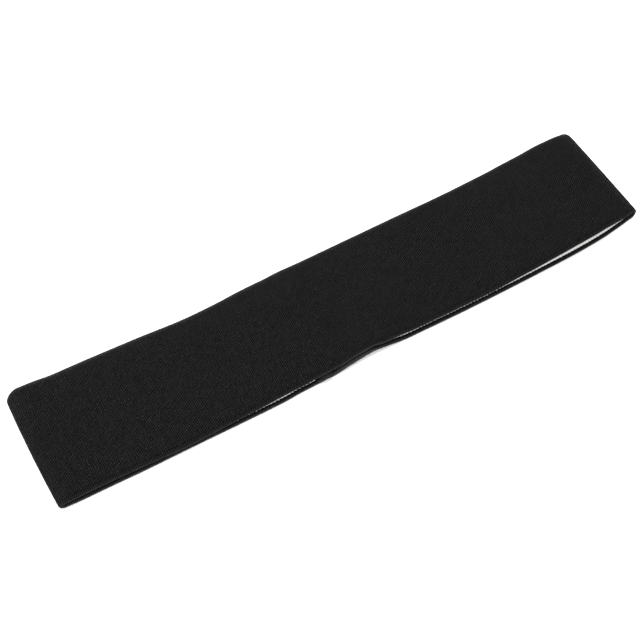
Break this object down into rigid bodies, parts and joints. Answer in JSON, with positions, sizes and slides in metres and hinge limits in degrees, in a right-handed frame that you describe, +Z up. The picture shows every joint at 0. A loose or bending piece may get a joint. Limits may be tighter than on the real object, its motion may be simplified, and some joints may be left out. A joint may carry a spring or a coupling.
{
  "type": "sweatband",
  "caption": "Knitted head sweatband lying flat: a closed two-ply loop with turned rims, a pale inner lining and a back seam.",
  "frame": {"origin": "on the surface that the band lies on, under the middle of its bounding box", "axes": "+X along the band towards its more open fold, +Y towards the far long edge, +Z up"},
  "size_m": [0.2562, 0.0532, 0.0092],
  "materials": {
    "black_knit": "matte fine knit",
    "white_knit": "matte ribbed knit",
    "black_thread": "overlocked thread"
  },
  "bodies": {
    "root": {"outer_shell": "black_knit", "lining": "white_knit", "back_seam": "black_thread"}
  },
  "joints": []
}
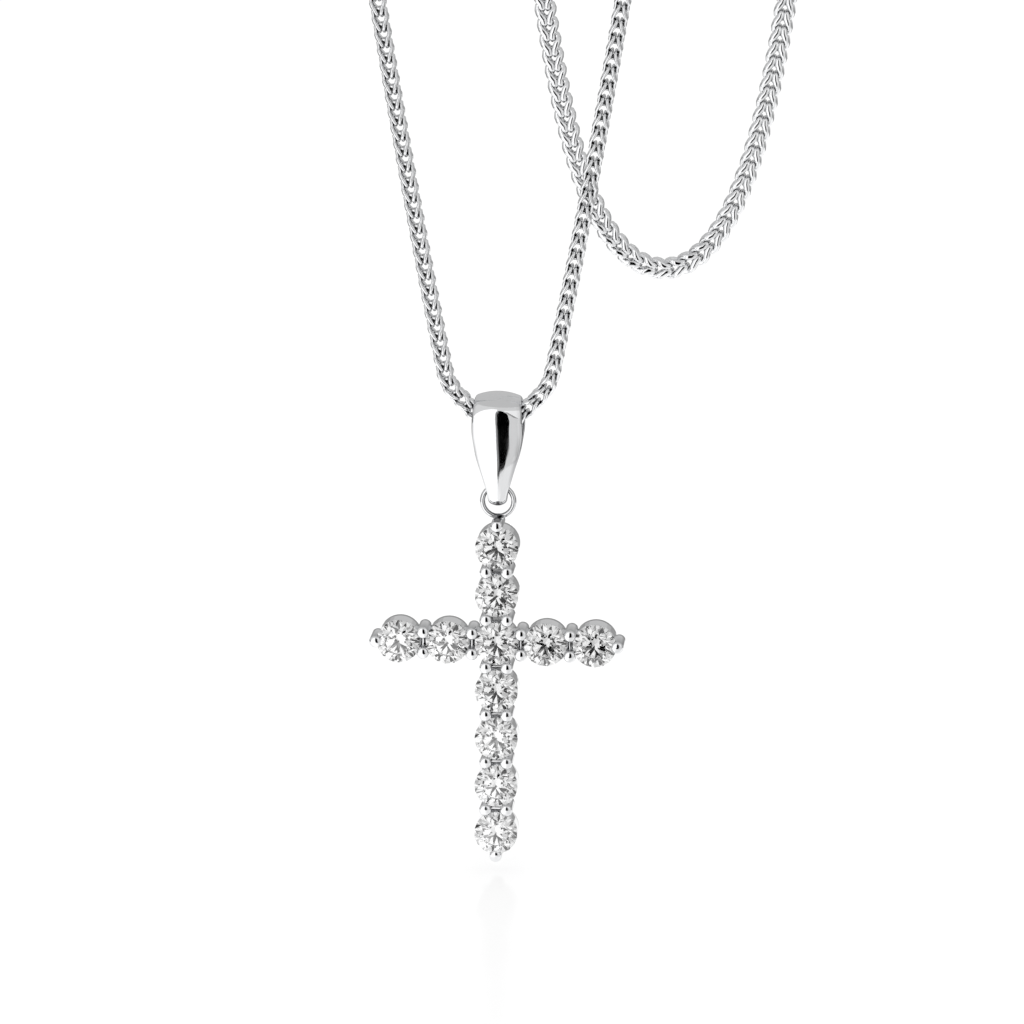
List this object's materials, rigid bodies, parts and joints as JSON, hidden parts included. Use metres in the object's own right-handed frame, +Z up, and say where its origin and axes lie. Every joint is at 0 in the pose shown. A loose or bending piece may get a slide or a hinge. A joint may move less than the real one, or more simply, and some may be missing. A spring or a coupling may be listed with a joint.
{
  "type": "cross pendant on its chain necklace",
  "caption": "White metal cross pendant set with round brilliants, hanging by a ring and tapered bail from a fine linked chain necklace, hung double.",
  "frame": {"origin": "axis of the bar that the necklace is hung over, straight above the pendant", "axes": "+Z up, from the pendant to the bar; +X along the bar, to the right seen from the front; -Y towards the stones' tables"},
  "size_m": [0.037, 0.0112, 0.1343],
  "materials": {
    "chain_metal": "polished white gold wire links",
    "clasp_metal": "polished white gold",
    "bail_metal": "mirror polished white gold",
    "setting_metal": "polished white gold, cast and soldered",
    "diamond": "polished facets"
  },
  "bodies": {
    "chain": {"chain_front": "chain_metal", "chain_back": "chain_metal", "clasp": "clasp_metal"},
    "bail": {"bail": "bail_metal"},
    "cross": {"cross_setting": "setting_metal", "stone_01": "diamond", "stone_02": "diamond", "stone_03": "diamond", "stone_04": "diamond", "stone_05": "diamond", "stone_06": "diamond", "stone_07": "diamond", "stone_08": "diamond", "stone_09": "diamond", "stone_10": "diamond", "stone_11": "diamond"}
  },
  "joints": [
    {"name": "bail_swing", "type": "hinge", "parent": "chain", "child": "bail", "pos_m": [0, -0.00455, -0.1042], "axis": [1, 0, 0], "range_deg": [-40, 40]},
    {"name": "cross_swing", "type": "hinge", "parent": "bail", "child": "cross", "pos_m": [0, -0.00455, -0.10809], "axis": [1, 0, 0], "range_deg": [-30, 30]}
  ]
}
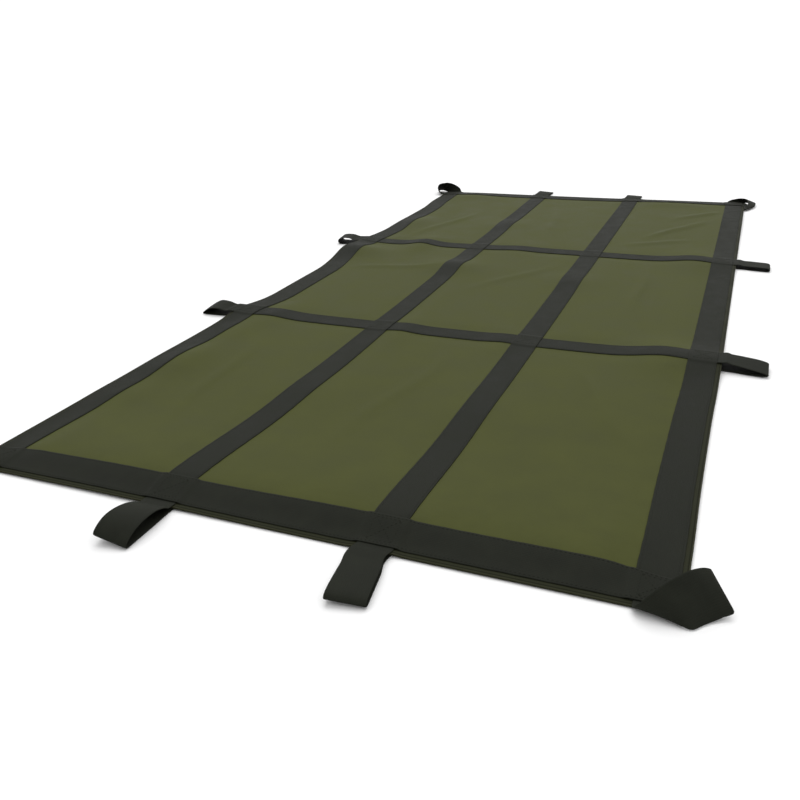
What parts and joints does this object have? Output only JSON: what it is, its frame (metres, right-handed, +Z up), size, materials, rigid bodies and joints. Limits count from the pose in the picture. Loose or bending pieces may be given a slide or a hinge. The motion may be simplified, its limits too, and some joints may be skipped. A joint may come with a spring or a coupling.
{
  "type": "rescue stretcher",
  "caption": "Flat soft rescue stretcher: a coated cloth sheet with sewn webbing straps and carrying loops round its edge and corners, folding along its length.",
  "frame": {"origin": "middle of the sheet, on the floor it lies on", "axes": "+X to the right side, +Y towards the head end, +Z up"},
  "size_m": [1.148, 2.268, 0.0358],
  "materials": {
    "coated_cloth": "matte coated weave",
    "webbing": "ribbed woven webbing",
    "thread": "dull thread"
  },
  "bodies": {
    "centre_panel": {"bottom_ply_centre": "coated_cloth", "top_ply_centre": "coated_cloth", "length_strap_left": "webbing", "length_strap_right": "webbing", "cross_strap_foot_centre": "webbing", "cross_strap_head_centre": "webbing", "end_border_foot_centre": "webbing", "end_border_head_centre": "webbing", "stitching_centre": "thread"},
    "left_panel": {"bottom_ply_left": "coated_cloth", "top_ply_left": "coated_cloth", "side_border_left": "webbing", "cross_strap_foot_left": "webbing", "cross_strap_head_left": "webbing", "end_border_foot_left": "webbing", "end_border_head_left": "webbing", "stitching_left": "thread"},
    "right_panel": {"bottom_ply_right": "coated_cloth", "top_ply_right": "coated_cloth", "side_border_right": "webbing", "cross_strap_foot_right": "webbing", "cross_strap_head_right": "webbing", "end_border_foot_right": "webbing", "end_border_head_right": "webbing", "stitching_right": "thread"},
    "loop_foot_left_body": {"loop_foot_left": "webbing"},
    "loop_foot_right_body": {"loop_foot_right": "webbing"},
    "loop_head_left_body": {"loop_head_left": "webbing"},
    "loop_head_right_body": {"loop_head_right": "webbing"},
    "loop_left_foot_body": {"loop_left_foot": "webbing"},
    "loop_left_head_body": {"loop_left_head": "webbing"},
    "loop_right_foot_body": {"loop_right_foot": "webbing"},
    "loop_right_head_body": {"loop_right_head": "webbing"},
    "corner_loop_foot_left_body": {"corner_loop_foot_left": "webbing"},
    "corner_loop_foot_right_body": {"corner_loop_foot_right": "webbing"},
    "corner_loop_head_left_body": {"corner_loop_head_left": "webbing"},
    "corner_loop_head_right_body": {"corner_loop_head_right": "webbing"}
  },
  "joints": [
    {"name": "left_fold", "type": "hinge", "parent": "centre_panel", "child": "left_panel", "pos_m": [-0.3, 0, 0.024], "axis": [0, 1, 0], "range_deg": [0, 180]},
    {"name": "right_fold", "type": "hinge", "parent": "centre_panel", "child": "right_panel", "pos_m": [0.3, 0, 0.024], "axis": [0, -1, 0], "range_deg": [0, 180]},
    {"name": "loop_foot_left_swing", "type": "hinge", "parent": "centre_panel", "child": "loop_foot_left_body", "pos_m": [-0.153, -1.043, 0.0042], "axis": [1, 0, 0], "range_deg": [-138, 0]},
    {"name": "loop_foot_right_swing", "type": "hinge", "parent": "centre_panel", "child": "loop_foot_right_body", "pos_m": [0.153, -1.043, 0.0042], "axis": [1, 0, 0], "range_deg": [-138, 0]},
    {"name": "loop_head_left_swing", "type": "hinge", "parent": "centre_panel", "child": "loop_head_left_body", "pos_m": [-0.153, 1.043, 0.0042], "axis": [-1, 0, 0], "range_deg": [-138, 0]},
    {"name": "loop_head_right_swing", "type": "hinge", "parent": "centre_panel", "child": "loop_head_right_body", "pos_m": [0.153, 1.043, 0.0042], "axis": [-1, 0, 0], "range_deg": [-138, 0]},
    {"name": "loop_left_foot_swing", "type": "hinge", "parent": "left_panel", "child": "loop_left_foot_body", "pos_m": [-0.503, -0.325, 0.0042], "axis": [0, -1, 0], "range_deg": [-138, 0]},
    {"name": "loop_left_head_swing", "type": "hinge", "parent": "left_panel", "child": "loop_left_head_body", "pos_m": [-0.503, 0.325, 0.0042], "axis": [0, -1, 0], "range_deg": [-138, 0]},
    {"name": "loop_right_foot_swing", "type": "hinge", "parent": "right_panel", "child": "loop_right_foot_body", "pos_m": [0.503, -0.325, 0.0042], "axis": [0, 1, 0], "range_deg": [-138, 0]},
    {"name": "loop_right_head_swing", "type": "hinge", "parent": "right_panel", "child": "loop_right_head_body", "pos_m": [0.503, 0.325, 0.0042], "axis": [0, 1, 0], "range_deg": [-138, 0]},
    {"name": "corner_loop_foot_left_swing", "type": "hinge", "parent": "left_panel", "child": "corner_loop_foot_left_body", "pos_m": [-0.4875, -1.0275, 0.0042], "axis": [0.7071, -0.7071, 0], "range_deg": [-60, 0]},
    {"name": "corner_loop_foot_right_swing", "type": "hinge", "parent": "right_panel", "child": "corner_loop_foot_right_body", "pos_m": [0.4875, -1.0275, 0.0042], "axis": [0.7071, 0.7071, 0], "range_deg": [-60, 0]},
    {"name": "corner_loop_head_left_swing", "type": "hinge", "parent": "left_panel", "child": "corner_loop_head_left_body", "pos_m": [-0.4875, 1.0275, 0.0042], "axis": [-0.7071, -0.7071, 0], "range_deg": [-60, 0]},
    {"name": "corner_loop_head_right_swing", "type": "hinge", "parent": "right_panel", "child": "corner_loop_head_right_body", "pos_m": [0.4875, 1.0275, 0.0042], "axis": [-0.7071, 0.7071, 0], "range_deg": [-60, 0]}
  ]
}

....

→ Challenge
Go through the records and copy each line with "picture" in it.

→ Response
Break this object down into rigid bodies, parts and joints. Answer in JSON, with positions, sizes and slides in metres and hinge limits in degrees, in a right-handed frame that you describe, +Z up. The picture shows every joint at 0. A loose or bending piece may get a joint. Limits may be tighter than on the real object, its motion may be simplified, and some joints may be left out. A joint may carry a spring or a coupling.
What parts and joints does this object have? Output only JSON: what it is, its frame (metres, right-handed, +Z up), size, materials, rigid bodies and joints. Limits count from the pose in the picture. Loose or bending pieces may be given a slide or a hinge. The motion may be simplified, its limits too, and some joints may be skipped. A joint may come with a spring or a coupling.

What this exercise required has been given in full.